The Berning Question: I want to devote the rest of today’s Vigil to this story. The question of whether the American Left ought to try and influence the Democratic Party from within, or whether it should break off and form its own 3rd Party, has been simmering for some time. Apparently, in the lead-up to the People’s Summit this weekend, that push has grown to a rolling boil. And I imagine that Britain’s snap election last night- which saw a stunning victory of Jeremy Corbyn’s left-wing Labour Party- will feature into the Summit’s narrative. Twitter is already abuzz with what will likely be a key message: “If we stop pandering to an insipid ideal of Centrism, and boldly show people how Progressivism can solve their problems, the ‘Center’ will move to us”.

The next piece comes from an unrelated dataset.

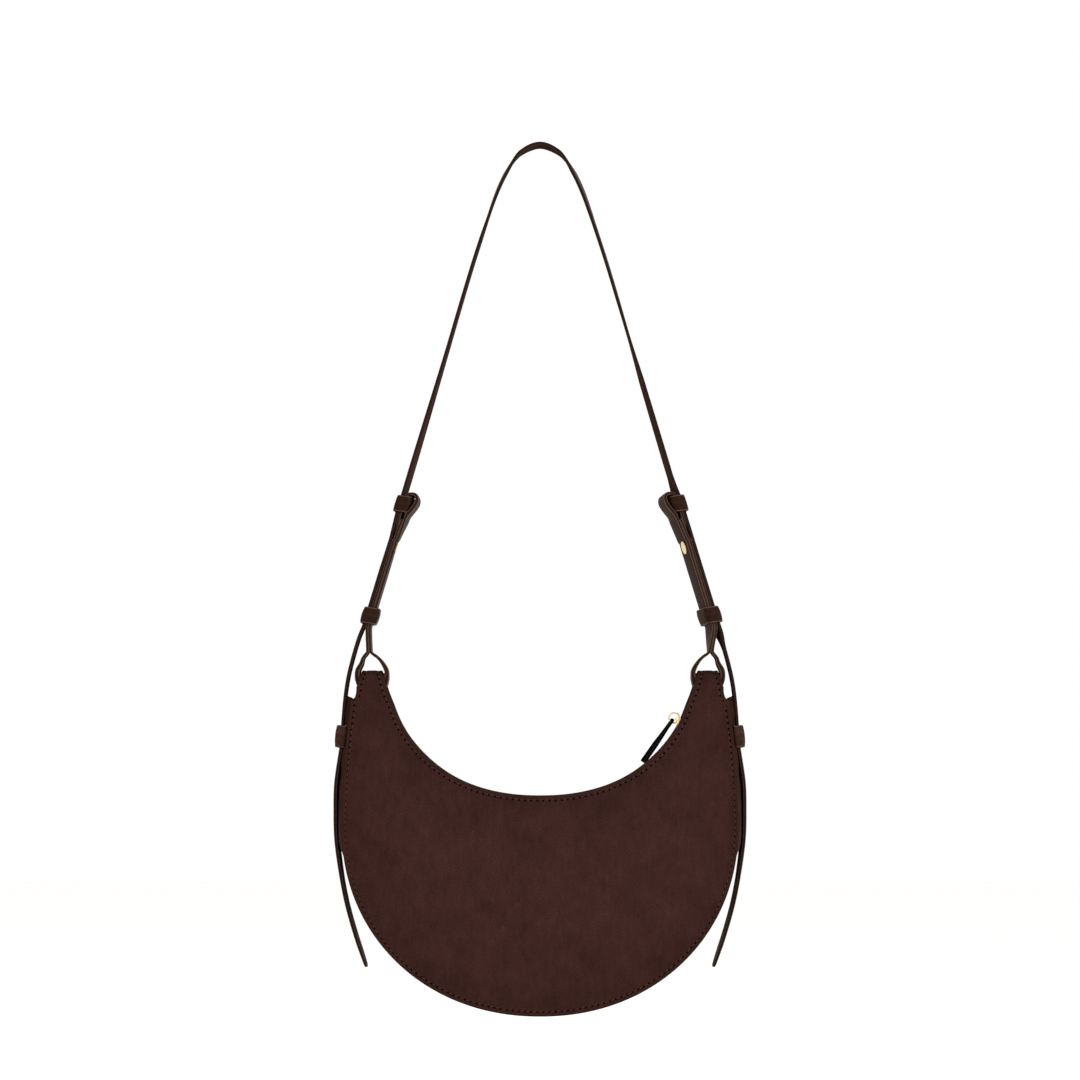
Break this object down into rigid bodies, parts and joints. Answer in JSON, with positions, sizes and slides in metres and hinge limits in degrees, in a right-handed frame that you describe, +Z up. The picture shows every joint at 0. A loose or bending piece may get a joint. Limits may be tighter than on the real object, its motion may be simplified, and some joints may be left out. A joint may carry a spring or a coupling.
{
  "type": "crossbody bag",
  "caption": "Crescent-shaped suede crossbody bag with leather side gusset, top zip with ring pull, and an adjustable leather shoulder strap pinned with metal studs.",
  "frame": {"origin": "underside of the shoulder strap's top, at its middle, where a shoulder or a hook carries the bag", "axes": "+Z up, -Y out of the front panel, +X to the right in the front view"},
  "size_m": [0.2652, 0.068, 0.56],
  "materials": {
    "suede": "dark plum-brown suede, matt and softly mottled",
    "strap_leather": "smooth dark brown leather, satin, with painted edges",
    "gusset_leather": "smooth dark brown leather, satin",
    "pull_leather": "near-black smooth leather with a painted edge",
    "lining_cloth": "plain dark brown lining cloth",
    "zip_tape_cloth": "woven dark brown zip tape",
    "gold_metal": "polished light gold"
  },
  "bodies": {
    "shoulder_strap": {"shoulder_strap": "strap_leather", "left_loop_strap": "strap_leather", "right_loop_strap": "strap_leather", "left_stud": "gold_metal", "right_stud": "gold_metal"},
    "bag": {"front_panel": "suede", "back_panel": "suede", "outer_gusset": "gusset_leather", "zip_strip_front": "gusset_leather", "zip_strip_back": "gusset_leather", "lining": "lining_cloth", "zip_tape_front": "zip_tape_cloth", "zip_tape_back": "zip_tape_cloth", "zip_teeth_front": "gold_metal", "zip_teeth_back": "gold_metal", "zip_top_stop_front": "gold_metal", "zip_top_stop_back": "gold_metal", "zip_bottom_stop": "gold_metal", "left_horn_tunnel": "gusset_leather", "right_horn_tunnel": "gusset_leather", "left_side_keeper": "strap_leather", "right_side_keeper": "strap_leather", "left_strap_run": "strap_leather", "right_strap_run": "strap_leather"},
    "slider": {"zip_slider": "gold_metal"},
    "pull_ring": {"zip_pull_ring": "gold_metal"},
    "pull_tab": {"zip_pull_tab": "pull_leather"},
    "left_tail": {"left_strap_tail": "strap_leather"},
    "right_tail": {"right_strap_tail": "strap_leather"},
    "left_upper_keeper": {"left_upper_keeper": "strap_leather"},
    "right_upper_keeper": {"right_upper_keeper": "strap_leather"},
    "left_lower_keeper": {"left_lower_keeper": "strap_leather"},
    "right_lower_keeper": {"right_lower_keeper": "strap_leather"}
  },
  "joints": [
    {"name": "bag_swing", "type": "hinge", "parent": "shoulder_strap", "child": "bag", "pos_m": [0, 0, -0.3483], "axis": [1, 0, 0], "range_deg": [-90, 90]},
    {"name": "zip_slide", "type": "hinge", "parent": "bag", "child": "slider", "pos_m": [0, 0, -0.3165], "axis": [0, 1, 0], "range_deg": [0, 108], "deforming": ["zip_tape_front", "zip_tape_back", "zip_teeth_front", "zip_teeth_back"]},
    {"name": "pull_ring_turn", "type": "hinge", "parent": "slider", "child": "pull_ring", "pos_m": [0.08757, 0, -0.36822], "axis": [0, 1, 0], "range_deg": [0, 40]},
    {"name": "pull_tab_turn", "type": "hinge", "parent": "pull_ring", "child": "pull_tab", "pos_m": [0.08623, 0, -0.36743], "axis": [0, 1, 0], "range_deg": [0, 100]},
    {"name": "left_tail_flex", "type": "hinge", "parent": "bag", "child": "left_tail", "pos_m": [-0.12782, 0, -0.38722], "axis": [0, 1, 0], "range_deg": [0, 60], "stiffness_Nm_per_rad": 0.004},
    {"name": "right_tail_flex", "type": "hinge", "parent": "bag", "child": "right_tail", "pos_m": [0.12782, 0, -0.38722], "axis": [0, -1, 0], "range_deg": [0, 60], "stiffness_Nm_per_rad": 0.004},
    {"name": "left_upper_keeper_slide", "type": "slide", "parent": "shoulder_strap", "child": "left_upper_keeper", "axis": [0.2924, 0, 0.9563], "range_m": [-0.004, 0.0008]},
    {"name": "left_lower_keeper_slide", "type": "slide", "parent": "shoulder_strap", "child": "left_lower_keeper", "axis": [0.2924, 0, 0.9563], "range_m": [-0.001, 0.03]},
    {"name": "right_upper_keeper_slide", "type": "slide", "parent": "shoulder_strap", "child": "right_upper_keeper", "axis": [-0.2924, 0, 0.9563], "range_m": [-0.004, 0.0008]},
    {"name": "right_lower_keeper_slide", "type": "slide", "parent": "shoulder_strap", "child": "right_lower_keeper", "axis": [-0.2924, 0, 0.9563], "range_m": [-0.001, 0.03]}
  ]
}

And I have to admit, the idea is extremely tempting, if for no other reason than I’m already sick of dragging neoliberal Democrats into supporting positions they should have championed years ago. I get that politicians are self-interested to some degree but Jesus Christ can we get some fucking leadership here? Maybe if the Democrats had catered to the needs of the people, and not to their donors, more of them woulda kept their seats. Blasphemy, right?
That said, I do see extreme danger here. If Bernie (or the Left in general) forms a legitimate 3rd Party, the idea of reuniting with the Democrats is done. And Corbyn’s gains in the British Parliament notwithstanding, I don’t know how comfortable I am with having that kind of rift form just before the 2018 Midterms. Remember that while Corbyn’s victories were stunning, they did not get him enough seats to be Prime Minister, and it looks as though Theresa May will be forming a coalition government to retain her own leadership seat.
Personally, I’d wait to see the outcome of 2018. If the Democrats stay whole until then, but somehow botch the election- then yep, I’m 110% on board, start a new party and burn the fucking ships behind us. If the Dems win 2018 and continue their path of hand-wringing neoliberalism? Again, I’m done with them at that point.
But although this may get me kicked out of the cool kids’ table for a time, I’ll come out and say it: I don’t think trying to form a 3rd party right this second is a good idea. I fear the rifts would be too great, Republicans would defend the House, and Trump (and his masters’ agenda) would be ascendant.